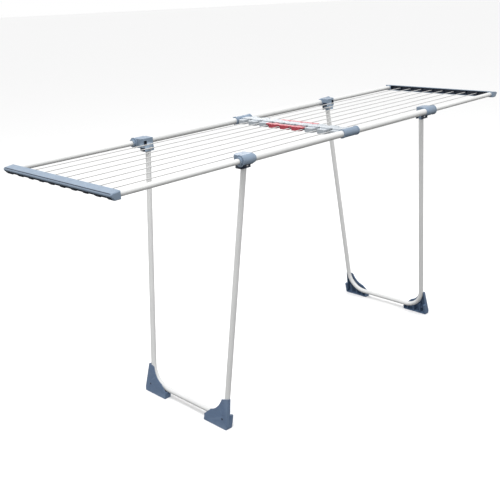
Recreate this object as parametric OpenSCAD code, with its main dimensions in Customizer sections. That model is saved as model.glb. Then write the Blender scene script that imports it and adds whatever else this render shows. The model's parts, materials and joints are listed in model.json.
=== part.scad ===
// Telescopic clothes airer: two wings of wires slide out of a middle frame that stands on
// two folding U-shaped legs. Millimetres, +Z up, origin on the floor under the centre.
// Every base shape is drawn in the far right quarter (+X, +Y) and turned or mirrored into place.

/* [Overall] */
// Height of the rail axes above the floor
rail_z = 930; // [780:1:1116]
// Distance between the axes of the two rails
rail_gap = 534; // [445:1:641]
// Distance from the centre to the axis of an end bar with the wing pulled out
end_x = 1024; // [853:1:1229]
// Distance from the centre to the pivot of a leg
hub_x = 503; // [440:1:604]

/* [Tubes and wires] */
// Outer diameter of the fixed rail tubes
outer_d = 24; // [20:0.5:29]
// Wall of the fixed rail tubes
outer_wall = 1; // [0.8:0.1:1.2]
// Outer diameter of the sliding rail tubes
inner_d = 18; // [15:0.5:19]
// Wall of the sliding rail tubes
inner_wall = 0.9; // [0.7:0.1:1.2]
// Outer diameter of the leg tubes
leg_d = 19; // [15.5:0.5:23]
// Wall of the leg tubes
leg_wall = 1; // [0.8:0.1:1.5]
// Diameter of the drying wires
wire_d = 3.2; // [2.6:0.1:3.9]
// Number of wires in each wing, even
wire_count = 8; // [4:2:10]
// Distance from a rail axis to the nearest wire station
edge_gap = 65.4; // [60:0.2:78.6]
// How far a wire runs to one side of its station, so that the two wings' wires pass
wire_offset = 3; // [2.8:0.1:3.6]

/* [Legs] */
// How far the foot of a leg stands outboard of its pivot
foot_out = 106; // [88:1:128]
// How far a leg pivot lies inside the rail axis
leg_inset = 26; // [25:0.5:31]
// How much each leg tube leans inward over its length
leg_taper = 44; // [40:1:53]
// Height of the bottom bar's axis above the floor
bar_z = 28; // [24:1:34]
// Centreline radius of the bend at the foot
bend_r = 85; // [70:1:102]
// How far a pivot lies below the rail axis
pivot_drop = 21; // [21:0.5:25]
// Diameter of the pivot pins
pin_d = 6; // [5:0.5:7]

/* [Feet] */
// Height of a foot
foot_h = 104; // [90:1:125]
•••
> _STATED EXERCISE_
Please output the entire listing exactly as it stands.

> _ANSWER TO THIS PROBLEM_
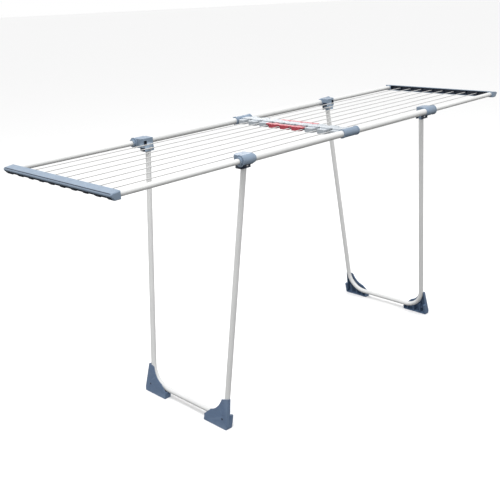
Recreate this object as parametric OpenSCAD code, with its main dimensions in Customizer sections. That model is saved as model.glb. Then write the Blender scene script that imports it and adds whatever else this render shows. The model's parts, materials and joints are listed in model.json.
=== part.scad ===
// Telescopic clothes airer: two wings of wires slide out of a middle frame that stands on
// two folding U-shaped legs. Millimetres, +Z up, origin on the floor under the centre.
// Every base shape is drawn in the far right quarter (+X, +Y) and turned or mirrored into place.

/* [Overall] */
// Height of the rail axes above the floor
rail_z = 930; // [780:1:1116]
// Distance between the axes of the two rails
rail_gap = 534; // [445:1:641]
// Distance from the centre to the axis of an end bar with the wing pulled out
end_x = 1024; // [853:1:1229]
// Distance from the centre to the pivot of a leg
hub_x = 503; // [440:1:604]

/* [Tubes and wires] */
// Outer diameter of the fixed rail tubes
outer_d = 24; // [20:0.5:29]
// Wall of the fixed rail tubes
outer_wall = 1; // [0.8:0.1:1.2]
// Outer diameter of the sliding rail tubes
inner_d = 18; // [15:0.5:19]
// Wall of the sliding rail tubes
inner_wall = 0.9; // [0.7:0.1:1.2]
// Outer diameter of the leg tubes
leg_d = 19; // [15.5:0.5:23]
// Wall of the leg tubes
leg_wall = 1; // [0.8:0.1:1.5]
// Diameter of the drying wires
wire_d = 3.2; // [2.6:0.1:3.9]
// Number of wires in each wing, even
wire_count = 8; // [4:2:10]
// Distance from a rail axis to the nearest wire station
edge_gap = 65.4; // [60:0.2:78.6]
// How far a wire runs to one side of its station, so that the two wings' wires pass
wire_offset = 3; // [2.8:0.1:3.6]

/* [Legs] */
// How far the foot of a leg stands outboard of its pivot
foot_out = 106; // [88:1:128]
// How far a leg pivot lies inside the rail axis
leg_inset = 26; // [25:0.5:31]
// How much each leg tube leans inward over its length
leg_taper = 44; // [40:1:53]
// Height of the bottom bar's axis above the floor
bar_z = 28; // [24:1:34]
// Centreline radius of the bend at the foot
bend_r = 85; // [70:1:102]
// How far a pivot lies below the rail axis
pivot_drop = 21; // [21:0.5:25]
// Diameter of the pivot pins
pin_d = 6; // [5:0.5:7]

/* [Feet] */
// Height of a foot
foot_h = 104; // [90:1:125]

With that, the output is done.